Les Dominateurs Sociaux sont ambitieux et ont l'esprit de
compétition, soit deux vertus essentielles dans la société
américaine", "si on est tentés par les résultats présentés au
début de ce livre de penser que les RWA et les Dominateurs Sociaux
sont des méchants démoniaques alors que nous nous sommes dans le
camp des anges, on ne tombe pas seulement dans le piège de
l'ethnocentrisme, on ne plonge pas seulement bien profond dans une
piscine de vertu autoproclamée, on est aussi probablement en train
de se faire des films" (vertu autoproclamée est la moins pire
traduction que j'ai -laborieusement- trouvée pour
self-righteousness, trait de caractère central dans la personnalité
RWA qui se trouve être un mot qui
n'existe pas
en français, au point que même le si précieux
www.wordreference.com
raconte n'importe quoi). Pour être crédible et convaincant,
l'auteur complète ses injonctions morales par une illustration à
partir de deux des dispositifs expérimentaux utilisés par Milgram
dans sa fameuse expérience (oui, parce qu'on dit toujours -et on,
c'est moi aussi, d'ailleurs- "l'expérience de Milgram", mais pour
dépasser le stade du "haaaan, c'est pas bien" -qui est déjà une
bonne chose d'accomplie, au passage, vu le choc que ça fait quand on
en entend parler- et comprendre ce qui se passait, Milgram a
reproduit son expérience de base avec de nombreuses variantes, donc
on devrait dire "les expériences de Milgram"). Dans ces
conditions, le sujet participait activement (sans cette
participation, l'expérience fictive ne pouvait pas avoir lieu), mais
n'infligeait pas les chocs électriques lui-même. L'une d'elles
impliquait deux personnes (complices de l'expérimentateur) pour les
électrocutions. Elles se rebellaient et refusaient de continuer au
bout de 210 Volts, et le sujet était prié de les remplacer, allez
hop, plus vite que ça! Seuls 10% des sujets se sont exécutés. Dans
l'autre, la personne qui électrocutait le faisait sans la moindre
protestation. Pour ce dispositif expérimental, 92% des sujets ont
continué de fournir leur assistance jusqu'à la fin de l'expérience.

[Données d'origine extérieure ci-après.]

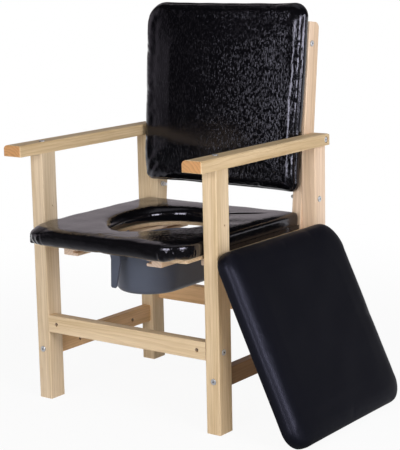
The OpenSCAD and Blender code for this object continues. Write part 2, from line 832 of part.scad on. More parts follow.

Illustration efficace du fait que, si la personnalité compte
indubitablement (8% des sujets ont eu la présence d'esprit et le
courage d'arrêter l'expérience dans la seconde condition, et 10%,
dans la première condition, ont obéi à des consignes cruelles,
dangereuses et absurdes, qu'ils désapprouvaient probablement, alors
qu'ils venaient d'assister à deux exemples de désobéissance
impunie), le contexte peut avoir un poids écrasant, d'où ses
conclusions : "la recherche a montré qu'il fallait plus de
pression pour pousser un RWA bas à des comportements honteux comme
dans l'expérience de Milgram qu'il n'en faudrait pour des RWA
élevés. Mais, je le répète, la différence entre autoritaires bas
et élevés est une différence de degré, pas de
personnalité", "L'échelle RWA et l'échelle
d'approbation de la domination sociale ne montrent pas "à
quel point on est autoritaire". Elles donnent un indice sur
notre tendance à être autoritaire. C'est
notre
comportement qui
montre à quel point on est autoritaire. "Salut, moi c'est
Bob. Je peux être autoritaire" ".
Intérêt supplémentaire du livre,
comme l'auteur souhaite que le texte soit accessible à tou·te·s sans
pour autant simplifier son propos, il donne (surtout en notes de bas
de page, pour éviter de saouler ceux·elles que ça n'intéresse pas) des
cours de psychologie sociale, sur le fonctionnement des tests, le
recueil des données... qui risquent fort d'être un rappel bienvenu
pour l'étudiant·e débutant·e (genre en 3ème année de licence, pour
donner un exemple complètement au hasard...). Il prend aussi
l'excellente initiative de créer une norme pour l'interprétation
des coefficients de corrélation (inférieur à .316 : corrélation
faible, de .316 à .417 : corrélation modérée, de
.418 à .458 : corrélation solide, .549 à .632 : forte corrélation,
.633 à .707 : très forte corrélation, supérieur
à .707 : quasi du jamais vu), dont on ne peut que regretter qu'elle
ne soit pas officielle, et que je garde sous le coude quoi qu'il en
soit. Pour ne rien gâcher, l'humour et la passion de l'auteur font
que le tout se lit vite et facilement.